Premium Shopify themes like the Booster Theme are specifically optimized for high-ticket ecommerce with built-in trust badges, countdown timers, and conversion features. The Turbo Theme and Flex Theme are also strong options for high-ticket stores that need premium visual presentation.

High-ticket dropshipping also benefits from Shopify’s supplier app integrations, which make inventory syncing, order routing, and product feed management straightforward. My supplier sourcing guide covers how to find and get approved by the right suppliers, and the operational workflows I recommend there are all built around Shopify.

The high-ticket niches list covers the product categories where I’ve seen the best margins and supplier relationships, and every one of those categories works cleanly on Shopify without requiring Magento’s complexity.

Migration: Can You Switch Later?

One common concern is whether starting on Shopify means being locked in. The answer is yes, there’s switching friction, but it’s manageable. Migrating from Shopify to Magento (or vice versa) requires exporting product data, customer data, and order history, then rebuilding the store on the new platform. It’s not painless, but it’s also not catastrophic if you outgrow your current platform.

More importantly, very few businesses genuinely outgrow Shopify. Shopify Plus handles billions of dollars in annual GMV for major brands. Gymshark, Allbirds, Kylie Cosmetics, and many other large DTC brands run on Shopify Plus. The ceiling for what Shopify can handle is much higher than most growing businesses will ever reach.

If you’re considering Magento because you think you’ll outgrow Shopify, I’d encourage you to validate that concern against Shopify Plus’s actual capabilities before committing to Magento’s complexity and cost.

Building Your Ecommerce Store the Right Way

Platform choice is step one. The rest of the equation is the business model, the niche, the suppliers, and the marketing strategy that turns a well-built store into a profitable business.

If you want a Shopify store built properly from day one with the right niche, the right supplier relationships, and the systems to operate it profitably, the done-for-you turnkey store service handles all of that for you. And the business formation checklist covers the legal and financial foundation every ecommerce business needs before processing its first order.

If you want to build it yourself with guidance specific to your niche and situation, the coaching program covers platform selection, supplier approval, store setup, and scaling in a structured format. And the Ecommerce Paradise community on Skool is where you can connect with other high-ticket dropshippers who’ve already navigated this exact decision.

Frequently Asked Questions

Is Magento better than Shopify for large stores?
Not automatically. Shopify Plus handles very large stores effectively, and many brands doing $10M to $100M in annual revenue run on Shopify Plus without issues. Magento becomes the better choice when you have genuinely complex technical requirements (deep ERP integration, multi-store configurations with complex pricing rules, custom B2B workflows) that fall outside what Shopify’s platform and app ecosystem can support.

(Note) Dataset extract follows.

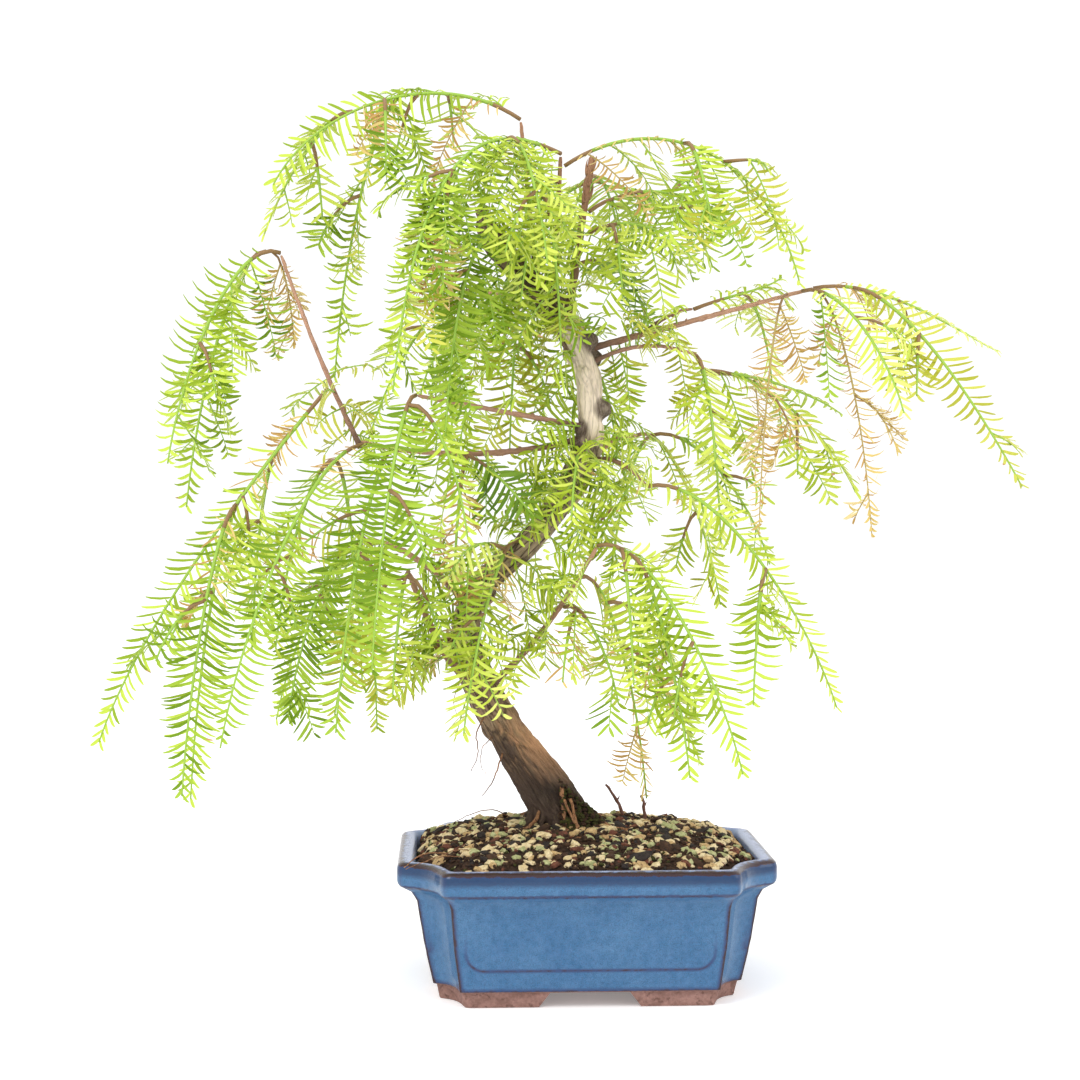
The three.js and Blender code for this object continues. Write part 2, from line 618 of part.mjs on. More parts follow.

Can Shopify handle a large product catalog?
Yes. Shopify can handle large catalogs with thousands of products and variants. Very large catalogs (hundreds of thousands of SKUs) require more careful organization and may perform better on Magento, but for most businesses, Shopify’s catalog management is fully adequate.

Is Magento really free?
Magento Open Source is free to download. Running it is not free. Hosting, development, extensions, security maintenance, and ongoing technical operations typically cost $60,000 to $150,000 per year for a properly maintained mid-size Magento installation. Adobe Commerce (the paid enterprise tier) starts at around $22,000 per year in licensing alone, plus all the same operational costs.

Which platform is better for SEO?
Both platforms support solid SEO fundamentals. Shopify has improved significantly and now covers everything most stores need. Magento historically offered more granular control but the practical difference for most businesses is minimal. Platform choice is rarely a significant SEO differentiating factor; content strategy, link building, and site speed matter far more.

Can I migrate from Shopify to Magento if I outgrow it?
Yes, migration is possible. It requires exporting and reformatting your product, customer, and order data, then rebuilding the store on Magento with developer assistance. It’s a meaningful project but manageable. More importantly, most businesses don’t outgrow Shopify. Shopify Plus is capable of handling very large sales volumes, and migrating to Magento is rarely necessary even for substantial businesses.

Which platform is better for dropshipping?
Shopify, without question, for almost all dropshipping operations. The platform has a rich ecosystem of apps for supplier integration, inventory syncing, and order routing. The low technical overhead and fast launch timeline make it better suited to the dropshipping model, where speed to market and operational efficiency directly affect profitability.

Does Shopify work for B2B ecommerce?
Shopify Plus has strong B2B capabilities including wholesale pricing, customer-specific pricing, custom storefronts, and B2B checkout flows. For most B2B ecommerce operations, Shopify Plus is sufficient. Very complex B2B scenarios with dozens of pricing tiers, complex approval workflows, and deep ERP integration may still be better served by Magento.

The Verdict: Shopify vs Magento

For most ecommerce businesses, including most businesses that have been told they need Magento, the right answer is Shopify. The platform handles the full range from first-time store owners to large DTC brands, the total cost is dramatically lower, the launch timeline is faster, and the ongoing operational burden is manageable by a small team.

Magento is the right choice for large enterprises with complex technical requirements, dedicated development teams, and the budget to support a sophisticated technical infrastructure. If that’s you, Magento’s flexibility is genuinely valuable. If it’s not, Magento will cost you significantly more money and time than Shopify while delivering functionality you may not actually need.

My recommendation is to start with Shopify unless you have a specific, documented technical requirement that Shopify cannot meet. Build the business, generate revenue, and revisit the platform decision if and when you encounter a genuine limitation. For the overwhelming majority of ecommerce entrepreneurs, that limitation never comes.